The Appeals Panel has defined good faith as a subjective notion characterized by honesty of purpose, freedom from intent to defraud, and being faithful to one’s obligations. Texas Workers’ Compensation Commission Appeal No. 941293, decided November 8, 1994, and Texas Workers’ Compensation Commission Appeal No. 93181, decided April 19, 1993. Whether a claimant’s job search efforts were made in good faith to actually obtain employment commensurate with the ability to work is a question of fact for the hearing officer to decide. Texas Workers’ Compensation Commission Appeal No. 950307, decided April 12, 1995. Good faith is not established simply by the number of job contacts made, but a hearing officer may consider the manner in which the job search is undertaken “with respect to timing, forethought and diligence.” Texas Workers’ Compensation Commission Appeal No. 960268, decided March 27, 1996. The claimant, as of this filing period, was not required to cooperate with Mr. H. Her refusal to do so was a proper consideration for the hearing officer on the question of good faith. The fact that a job contact could not be confirmed does not necessarily mean the contact was not made. The claimant testified that she did honestly and in good faith try to find a job. The hearing officer commented that she found the claimant credible. We will reverse a factual determination of a hearing officer only if that determination is so against the great weight and preponderance of the evidence as to be clearly wrong and unjust. Cain v. Bain, 709 S.W.2d 175, 176 (Tex. 1986); Pool v. Ford Motor Company, 715 S.W.2d 629, 635 (Tex. 1986). Applying this standard of review to the record of this case, we decline to substitute our opinion of the credibility of the claimant for that of the hearing officer. The evidence in this case on the question of good faith was obviously subject to varying inferences and another hearing officer may well have found no good faith. Nonetheless, applying our standard of review to the record of this case, we find the evidence sufficient to support the hearing officer’s finding that the claimant made the required good faith job search during the sixth quarter filing period.

The carrier also appeals the direct result finding, contending that if, because she did not make a good faith job search (including cooperation with the vocational assistant, the TRC and the TWC),[1] she could not establish that her unemployment was a direct result of the impairment. In light of our affirmance of the finding of a good faith job search, this argument becomes considerably less effective. We find the evidence sufficient to support the direct result determination based on evidence of a serious injury with lasting effects and the inability to reasonably perform the type of work she was doing at the time of her injury. Texas Workers’ Compensation Commission Appeal No. 960028, decided February 15, 1996.

For the foregoing reasons, we affirm the decision and order of the hearing officer.

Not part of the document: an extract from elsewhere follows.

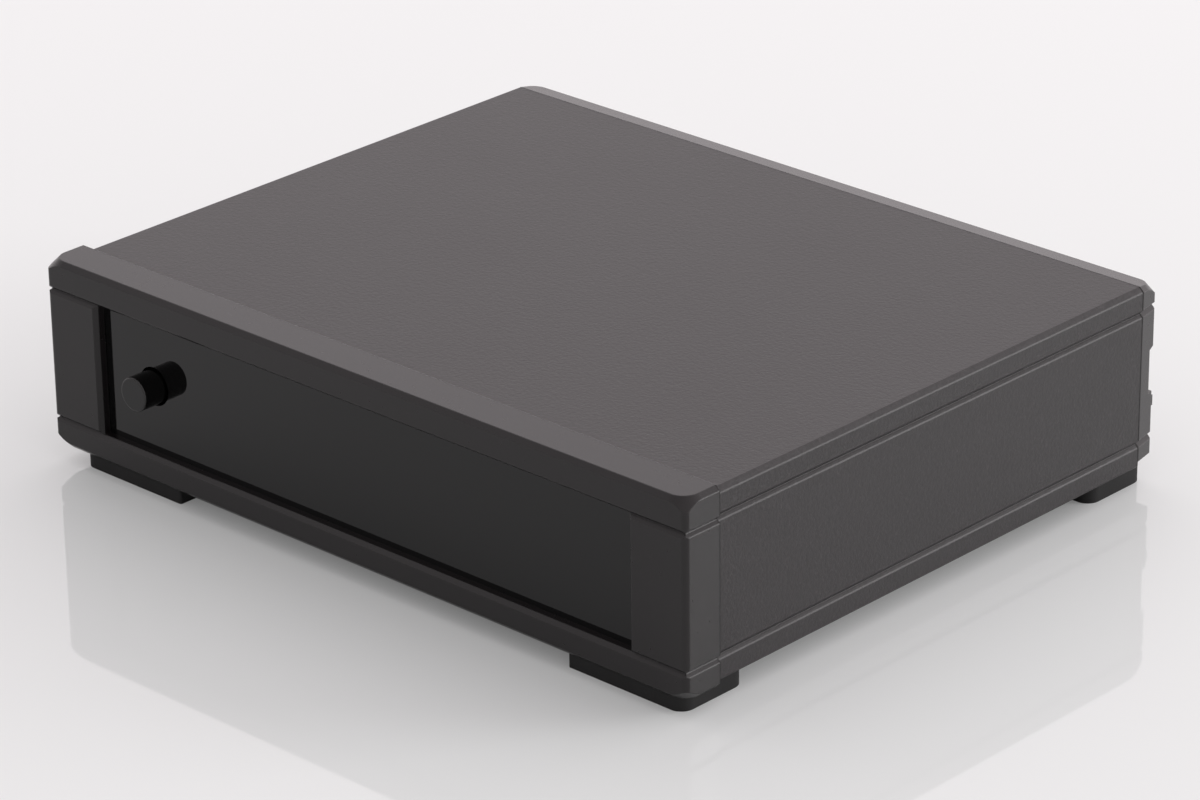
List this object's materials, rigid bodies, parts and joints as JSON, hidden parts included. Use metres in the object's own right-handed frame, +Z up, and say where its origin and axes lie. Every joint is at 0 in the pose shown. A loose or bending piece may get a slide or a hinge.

Alan C. Ernst – Appeals Judge

CONCUR:

Dorian E. Ramirez – Appeals Judge

DISSENTING OPINION:

I respectfully dissent. While I am acutely aware that a question of good faith is generally a factual matter for the fact finder to make, there are some basic or minimum standards for demonstrating a good faith effort which I conclude are not reached here. In my opinion, the factors which demonstrate that the minimum standards have not been met here include: limiting any job search to just a couple of days a week during the whole period; refusing to cooperate in any way with a vocational counselor provided or to even inquire about job prospects suggested and supplied; seeking no assistance from the Texas Rehabilitation Commission; seeking no assistance from the Texas Workforce Commission; asserting, incredibly to me, job-seeking attempts on Christmas Day and New Year’s Day; and the lack of any verification of job contacts when inquiries on carrier’s behalf were made at places the claimant stated she sought employment. In sum, in my opinion, this does not measure up to even the minimum standards for establishing good faith. We have stated repeatedly, that it is the pattern of the job search that must be evaluated; that is, the forethought, diligence, and timing. Texas Workers’ Compensation Commission Appeal No. 982987, decided February 4, 1999; Texas Workers’ Compensation Commission Appeal No. 982210, decided November 4, 1998. I do not find the evidence here legally sufficient to uphold the decision of the hearing officer and would accordingly reverse and render.

Stark O. Sanders, Jr. – Chief Appeals Judge

  1. No assertion was made that such cooperation was required as a matter of law. See Rule 103.102, effective January 31, 1999.